DOI: 10.3390/en19133124 ISSN: 1996-1073

Hydrothermal Carbonization of Marine Biowaste: A Focused Review of Hydrochar Production, Characterization, and Applications

Tatwadhika Rangin Siddhartha, Frederik Ronsse, Philippe M. Heynderickx

Marine biowaste (fish and crustacean processing residues) is produced in tens of millions of tons annually, yet remains dramatically underutilized as a feedstock. Hydrothermal carbonization offers a technically attractive valorization route for these high-moisture, non-lignocellulosic materials, converting them to carbon-enriched hydrochar without the energy-intensive pre-drying required by pyrolysis. This focused review treats marine animal waste as the primary studies and micro- and macroalgal hydrothermal carbonization as a comparative benchmark to understand how the current research is going, the impact of production parameters, potential application, and possible research gaps to explore. Crustacean waste yields substantially more hydrochar (37–69%) than fish waste (15–34%) under equivalent conditions, driven by calcium carbonate retention in the solid phase. Unactivated hydrochars have low BET surface areas (<30 m2/g) and modest adsorption capacities (~10 mg/g).
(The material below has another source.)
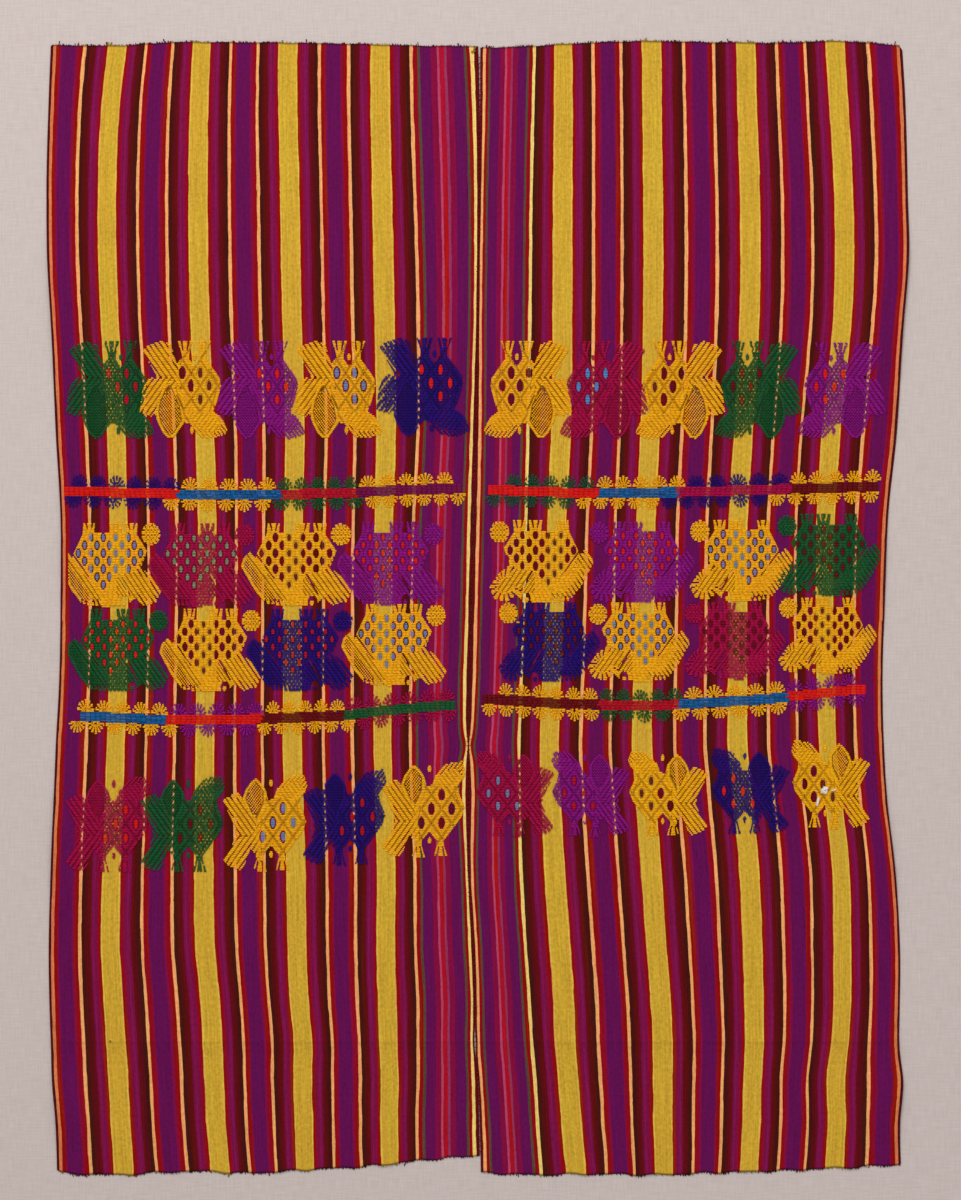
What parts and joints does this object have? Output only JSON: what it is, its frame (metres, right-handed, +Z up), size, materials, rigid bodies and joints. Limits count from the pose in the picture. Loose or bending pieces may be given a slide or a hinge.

Acid deashing followed by KOH activation at 700 °C unlocks nanoporous structures with BET surface areas up to 680 m2/g and oxytetracycline adsorption capacities of 61.3 mg/g. Critical research gaps include the absence of techno-economic analysis, limited life-cycle assessment, and non-standardized reporting conventions. These must be addressed before upscaling to industrial viability can be achieved.